My experience in Ghana gave me a new understanding of humility. To be thankful, the Ghanaians taught me, had little to do with what things you possessed, and had everything to do with what God you believed in.

If you believed in a God that was on the side of the poor, in a God that came to liberate those in bondage, in a God who was divinely present with you at all times, then joy was yours. If you believed in a God that promised to supply you with enough strength to meet every challenge, then each new day was a gift. If you believed in the same God that the Ghanaians held close to their hearts, you were free to experience the beauty and simplicity of life.

Ghana redefined my definition of Ministry. Now, I understand ministry not only as an opportunity to teach, but more so as an opportunity to learn. Ministry is no longer about “fixing” the problem or finding a new solution, but it is instead about helping to manage by making a sincere contribution. Ministry is now understood to me to be a time to be silent and to listen.
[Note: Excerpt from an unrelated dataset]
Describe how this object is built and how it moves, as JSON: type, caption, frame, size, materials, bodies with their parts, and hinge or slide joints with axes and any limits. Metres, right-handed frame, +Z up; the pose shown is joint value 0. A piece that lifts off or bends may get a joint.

Ministry to me is investing myself in my neighbor to the point of vulnerability-to know intimately the reality of their challenges and know deeply the source of their hope.

With my Ministry Fellows Project complete, I fully realize how much this experience will impact the way I think theologically as I continue to reflect, reconsider and redefine. As I continue to work towards my Masters of Divinity at the Chicago Theological Seminary, I will go into this next academic year with lessons from Ghana fresh in my mind.
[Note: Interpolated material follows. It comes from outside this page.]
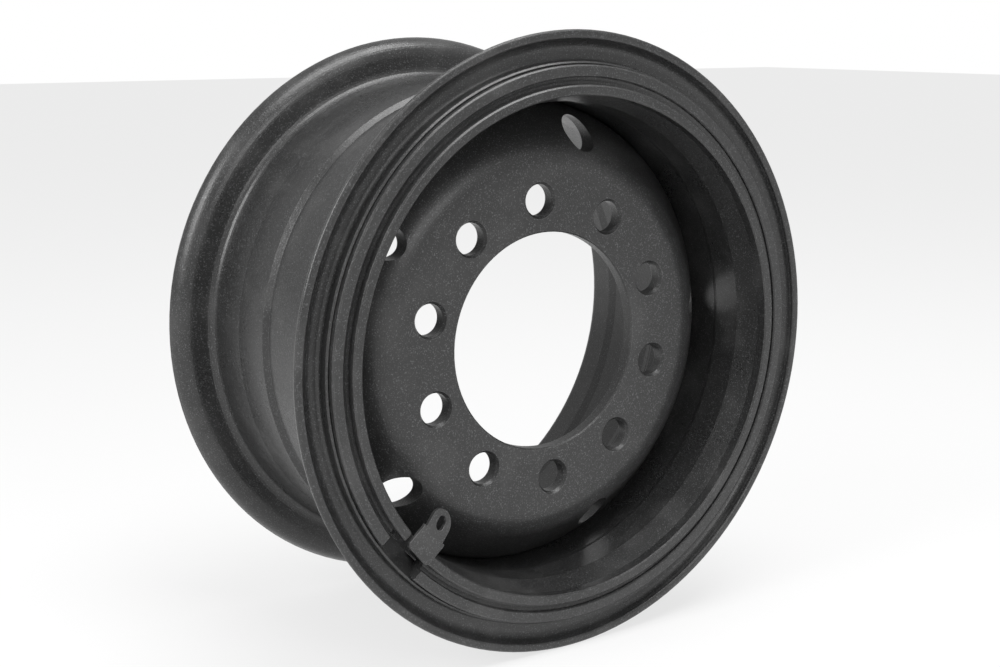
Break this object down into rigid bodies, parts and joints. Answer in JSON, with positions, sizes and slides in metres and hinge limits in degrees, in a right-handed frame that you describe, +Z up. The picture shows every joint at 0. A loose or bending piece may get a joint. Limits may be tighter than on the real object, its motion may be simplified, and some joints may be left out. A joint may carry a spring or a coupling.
{
  "type": "truck wheel",
  "caption": "Multi-piece steel truck wheel for a tube-type tyre: deep rim base with a fixed flange, loose side ring, split lock ring, stamped disc with ball-seat stud holes and hand holes.",
  "frame": {"origin": "centre of the stud circle on the face that sits on the hub, on the wheel's axis", "axes": "+Y along the wheel's axis towards the hub side and the fixed flange, +Z up; the lock-ring side looks along -Y"},
  "size_m": [0.6179, 0.3095, 0.618],
  "materials": {
    "rim_paint": "semi-gloss black paint",
    "disc_paint": "semi-gloss black paint",
    "weld_paint": "semi-gloss black paint over a weld bead",
    "side_ring_paint": "semi-gloss black paint",
    "lock_ring_paint": "semi-gloss black paint",
    "bracket_paint": "semi-gloss black paint"
  },
  "bodies": {
    "root": {"rim_base": "rim_paint", "disc": "disc_paint", "disc_weld": "weld_paint", "side_ring": "side_ring_paint", "lock_ring": "lock_ring_paint", "valve_bracket": "bracket_paint"}
  },
  "joints": []
}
Ultimately, this experience will help me broaden the way I prepare for my vocation and strengthen the way I engage the church as a prophetic voice for disenfranchised children around the world. Clear to me now is the concept that my role in ministry has nothing to do with a romanticized version of leadership that calls me to go out and help those who couldn’t make it without me. Ghana has empowered me to embrace my call to be an orphanage/at-risk youth missionary as a calling to be humble, to be vulnerable, and to be prepared to give myself away to the needs of the least of these.